We would have seen the highly anticipated Wonder Woman 1984 (June 5), the Jordan Peele-produced remake of beloved horror film Candyman (June 12), Pixar’s Soul (June 12), Judd Apatow and Pete Davidson’s King of Staten Island (rerouted to PVOD), Tom Cruise’s Top Gun: Maverick (June 26) and the film adaptation of Lin-Manuel Miranda’s Broadway hit In the Heights (June 26). Put another way: a female-led superhero blockbuster, a reboot of an iconic African American-led horror franchise, Pixar’s first-ever Black lead, a showcase for a non-traditional leading man, a highly anticipated legacy sequel and an adaptation of a diverse musical, were deferred.

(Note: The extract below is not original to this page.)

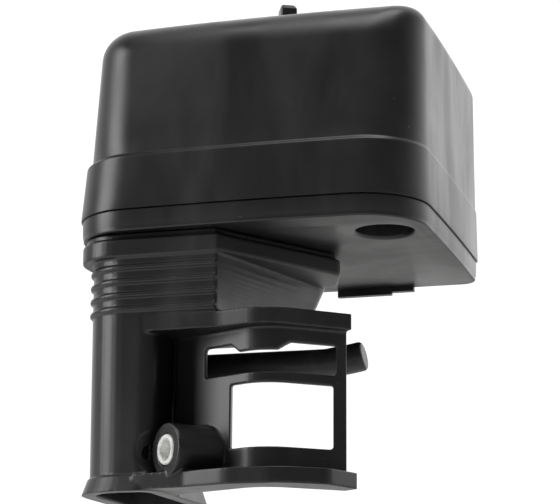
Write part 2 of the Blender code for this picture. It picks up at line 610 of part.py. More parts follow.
def make_stud():
    stud = slab("centre_stud", circle(0, 0, STUD_DIAMETER, FINE), FLANGE_TOP - 12 * MM, STUD_TIP - MM,
                "zinc_steel")
    join(stud, loft("stud_point", [(circle(0, 0, STUD_DIAMETER - 0.2 * MM, 24), STUD_TIP - 2 * MM),
                                   (circle(0, 0, STUD_DIAMETER - 2.4 * MM, 24), STUD_TIP)]))
    bore = STUD_DIAMETER + 2 * GAP
    under = FLANGE_TOP - 4.5 * MM - GAP
    tube("stud_lower_washer", under - 1.2 * MM, under, 12 * MM, bore, "zinc_steel")
    hexagon("stud_lower_nut", under - 1.2 * MM - GAP - 5 * MM, under - 1.2 * MM - GAP, bore)
    floor = -TRAY_HEIGHT + TRAY_WALL + GAP
    tube("stud_upper_washer", floor, floor + 1.2 * MM, 12 * MM, bore, "zinc_steel")
    hexagon("stud_upper_nut", floor + 1.2 * MM + GAP, floor + 1.2 * MM + GAP + 5 * MM, bore)


def hexagon(name, bottom, top, bore):
    nut = slab(name, circle(0, 0, 10 / math.cos(math.pi / 6) * MM, 6), bottom, top, "zinc_steel")
    cut(nut, slab(f"{name}_bore", circle(0, 0, bore, 24), bottom - MM, top + MM))


def make_element():
    floor = -TRAY_HEIGHT + TRAY_WALL + GAP
    bottom = floor + SEAL_HEIGHT
    top = floor + ELEMENT_HEIGHT
    tube("element_bottom_seal", floor, bottom, 2 * ELEMENT_RADIUS, 2 * ELEMENT_BORE_RADIUS,
         "seal_rubber", count=SMOOTH)
    outer = ELEMENT_RADIUS - MM
    inner = ELEMENT_BORE_RADIUS + SCREEN_WALL + 2 * MM
    turns = [2 * math.pi * index / (2 * PLEATS) for index in range(2 * PLEATS)]
    plan = [((outer if index % 2 else outer - 3 * MM) * math.cos(a), (outer if index % 2 else outer - 3 * MM)
             * math.sin(a)) for index, a in enumerate(turns)]
    pleats = slab("element_paper", plan, bottom + GAP, top - SEAL_HEIGHT - GAP, "filter_paper")
    cut(pleats, slab("paper_bore", circle(0, 0, 2 * inner, 48), bottom - MM, top))
    tube("element_screen", bottom + GAP, top - SEAL_HEIGHT - GAP, 2 * (inner - GAP),
         2 * (inner - GAP - SCREEN_WALL), "zinc_steel", count=SMOOTH)
    cap = slab("element_top_seal", circle(0, 0, 2 * ELEMENT_RADIUS, SMOOTH), top - SEAL_HEIGHT, top,
               "seal_rubber")
    cut(cap, slab("cap_inside", circle(0, 0, 2 * ELEMENT_BORE_RADIUS, SMOOTH), top - SEAL_HEIGHT - MM,
                  top - TOP_PLATE))
    cut(cap, stud_hole("cap_hole", 0, top + MM))
    tube("foam_sleeve", floor, top - 2 * MM, 2 * (ELEMENT_RADIUS + GAP + FOAM_WALL),
         2 * (ELEMENT_RADIUS + GAP), "foam", count=SMOOTH)
    washer = top + GAP
    tube("element_washer", washer, washer + 1.5 * MM, 16 * MM, STUD_DIAMETER + 2 * GAP, "zinc_steel")
    wing_nut("element_wing_nut", washer + 1.5 * MM + GAP, ELEMENT_NUT_HEIGHT, 7 * MM, WING_THICKNESS,
             "zinc_steel")


def make_cover_nut():
    base = COVER_NUT_BASE
    crest = COVER_HEIGHT + TOP_CROWN * 0.75 + GAP
    tube("cover_seal", crest, crest + 2 * MM, 18 * MM, STUD_DIAMETER + 2 * GAP, "rubber")
    tube("cover_washer", crest + 2 * MM + GAP, base - GAP, 16 * MM, STUD_DIAMETER + 2 * GAP, "zinc_steel")
    wing_nut("cover_wing_nut", base, COVER_NUT_HEIGHT, 9 * MM, KNOB_THICKNESS, "black_plastic")


def make_screws():
    """Three screws from inside the tray into the elbow's flange."""
    under = TRAY_FLOOR + GAP
    for index, (x, y) in enumerate(TRAY_SCREWS, 1):
        screw = slab(f"tray_screw_{index}", circle(x, y, SCREW_HEAD, FINE), under, under + SCREW_HEAD_HEIGHT,
                     "zinc_steel")
        join(screw, slab(f"screw_shank_{index}", circle(x, y, SCREW_SHANK, COARSE), FLANGE_TOP - SCREW_LENGTH,
                         under + MM))


FRAME = start()
make_cover()
make_tray()
make_elbow()
make_gaskets()
make_collar()
make_stud()
make_element()
make_cover_nut()
make_screws()
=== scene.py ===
# %% [markdown]
# # Air filter housing
# A small engine's air filter housing: a deep moulded cover over a tray, on a ribbed elbow that leads
# the clean air down to the carburettor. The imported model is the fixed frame, and every piece made
# here rides on one of its bodies. Layout numbers are millimetres from the centre stud, with z = 0 at
# the parting line of cover and tray.

# %% Frame
import math

import bmesh
import bpy
from mathutils import Matrix, Vector


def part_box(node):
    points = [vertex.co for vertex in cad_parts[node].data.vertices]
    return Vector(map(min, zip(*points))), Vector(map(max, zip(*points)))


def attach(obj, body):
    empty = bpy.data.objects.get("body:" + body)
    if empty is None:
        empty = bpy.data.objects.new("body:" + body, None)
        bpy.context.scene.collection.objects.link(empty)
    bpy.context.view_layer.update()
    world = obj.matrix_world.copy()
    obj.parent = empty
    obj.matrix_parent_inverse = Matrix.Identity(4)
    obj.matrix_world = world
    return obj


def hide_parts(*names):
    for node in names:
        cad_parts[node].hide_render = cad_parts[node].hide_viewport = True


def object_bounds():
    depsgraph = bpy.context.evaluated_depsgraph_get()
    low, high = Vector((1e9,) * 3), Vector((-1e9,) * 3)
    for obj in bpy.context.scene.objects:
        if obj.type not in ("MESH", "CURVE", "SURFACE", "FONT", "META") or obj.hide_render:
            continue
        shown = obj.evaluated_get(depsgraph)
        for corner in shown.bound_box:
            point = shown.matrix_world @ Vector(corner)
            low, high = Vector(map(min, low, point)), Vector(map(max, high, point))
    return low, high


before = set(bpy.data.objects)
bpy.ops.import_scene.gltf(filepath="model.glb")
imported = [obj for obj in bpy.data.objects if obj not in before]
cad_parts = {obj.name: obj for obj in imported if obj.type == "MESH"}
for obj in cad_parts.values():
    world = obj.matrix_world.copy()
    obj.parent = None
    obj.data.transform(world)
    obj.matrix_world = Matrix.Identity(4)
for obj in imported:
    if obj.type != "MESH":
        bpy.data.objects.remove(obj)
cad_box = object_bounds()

MM = 0.001
stud_low, stud_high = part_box("centre_stud")
CENTRE = Vector(((stud_low.x + stud_high.x) / 2, (stud_low.y + stud_high.y) / 2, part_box("cover")[0].z))
print("centre of the layout, metres:", [round(v, 4) for v in CENTRE])

# %% [markdown]
# ## Camera
# The housing is seen from the front right and from a little below, through a long lens, so that its
# sides stay almost parallel. The camera is placed by its position and the point it looks at, and then
# rolled by a fraction of a degree.

# %% Camera
CAMERA_AT = Vector((244.44, -820.71, -211.93))
LOOKS_AT = Vector((-1.04, 0.0, -5.26))
CAMERA_ROLL = math.radians(0.38)
LENS = 123.57


def place(point):
    """A layout point in millimetres as a place in the frame, in metres."""
    return Vector(point) * MM + CENTRE


def add_camera():
    data = bpy.data.cameras.new("camera")
    data.lens = LENS
    data.sensor_width = 36
    data.clip_end = 100
    camera = bpy.data.objects.new("camera", data)
    back = (CAMERA_AT - LOOKS_AT).normalized()
    right = Vector((0, 0, 1)).cross(back).normalized()
    up = back.cross(right)
    across = right * math.cos(CAMERA_ROLL) + up * math.sin(CAMERA_ROLL)
    over = up * math.cos(CAMERA_ROLL) - right * math.sin(CAMERA_ROLL)
    turn = Matrix((across, over, back)).transposed().to_4x4()
    camera.matrix_world = Matrix.Translation(place(CAMERA_AT)) @ turn
    bpy.context.scene.collection.objects.link(camera)
    bpy.context.scene.camera = camera
    return camera


print("camera at", [round(v, 3) for v in add_camera().location])

# %% [markdown]
# ## Light and floor
# Black plastic shows the room more than itself. A bright room behind gives the side and the underside
# their grey sheen at a grazing angle, and a dim room in front leaves the front face dark. Two soft
# panels add the long gentle highlights. The floor is plain and pale, well below the part, which hangs.

# %% Light and floor
ROOM_BEHIND = 1.7
ROOM_IN_FRONT = 0.16
ROOM_SEEN = 1.1
FLOOR_BELOW = 0.24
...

While these films will eventually make their way in front of viewers in one form or another, it’s hard not to dwell on what was lost. Dating all the way back to Steven Spielberg’s Jaws in 1975, the summer blockbuster movie season is when the trends and fads that dictate Hollywood—as directed by our wallets—first form and take hold. The first Star Wars led to an explosion of science-fiction in the late 1970s and ’80s, and the financial struggles of the Western around the same time dethroned the genre as Hollywood’s most bankable. The summer movie season is the epicenter for the industry’s ripple effects.
As is the case for many industries, social progress in Hollywood has been slow and incremental. But it is happening. There’s no guarantee that June’s blockbusters would have been certified box office successes, but hopes were high for their prospects. The momentum of successive hits featuring new types of leading faces at the height of annual moviegoing may not have ushered in immediate or sweeping change, but it would have made an undeniable statement. That could have continued to pave an alternative path for Hollywood and offered a lifeline amid increasingly volatile times.
Moviemaking is a copycat business where one winning formula is reverse-engineered by the competition. Success begets success. What kind of message would be sent if Wonder Woman 1984 topped the original’s worldwide ticket sales? Or Candyman broke out as the next A Quiet Place? Or In the Heights putting up La La Land money? Any messages that would have been loud and clear this summer will be replaced by silence.